Yes, some artists are already kicking the door open. “Kasing Kasing” by Juan Karlos and Kyle Echarri stand out as rare same-sex duets that let male voices harmonize into vulnerability and intimacy. Meanwhile, Denise Julia’s “Sugar n’ Spice” and Janella Salvador’s “Hey You!” go a step further by showcasing explicit wlw narratives in their music videos, where sapphic desire isn’t just implied, but seen, named, and celebrated.


But these moments remain too few. The industry continues to treat queerness like an experiment, where flashes of visibility are tucked between straight-centric standards. But we’re still waiting for queer love to take center stage, not just as a twist, but as the story itself.
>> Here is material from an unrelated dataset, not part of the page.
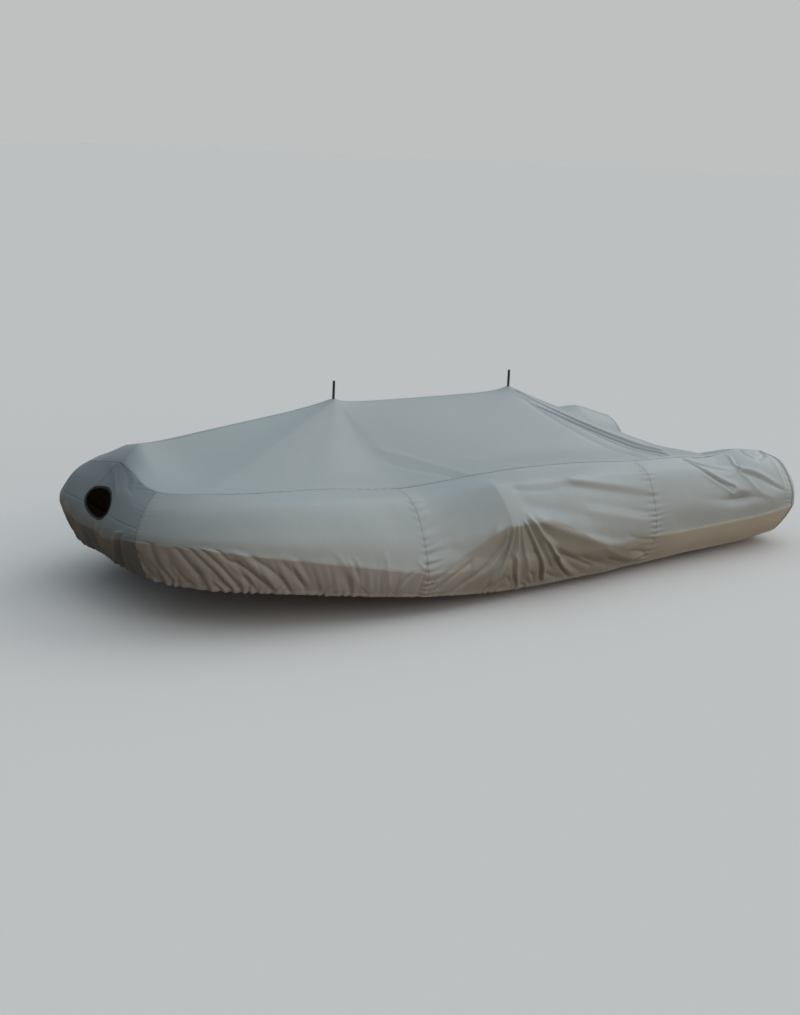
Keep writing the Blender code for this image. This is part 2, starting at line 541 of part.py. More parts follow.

Screenshot from juan karlos ft. Kyle Echarri – “Kasing Kasing” Official Live Performance (© Island Records Philippines)
Screenshot from juan karlos ft. Kyle Echarri – “Kasing Kasing” Official Live Performance (© Island Records Philippines)



So what’s next?

  • Labels: Stop treating queer love like a liability. The real risk is irrelevance.

  • Artists: Collaborate with LGBTQ+ voices. Don’t just write about them. Write with them.

  • Listeners: Demand better. Stream the queer stories. Call it out when the industry plays safe.


We don’t just need visibility. We need authenticity. We need more firsthand queer and trans expressions in our music. Not as tokens. Not as one-offs. But as the norm.


OPM has always been a mirror of Filipino emotion—our longing, our joy, our heartbreak. But for queer Filipinos, that mirror has been cracked. Sometimes it reflects as villains. Sometimes as jokes. Sometimes as cautionary tales. But rarely as lovers.


So to the next hitmaker: Turn the mic toward the queer kids in the crowd. They’ve been singing along this whole time—just listen.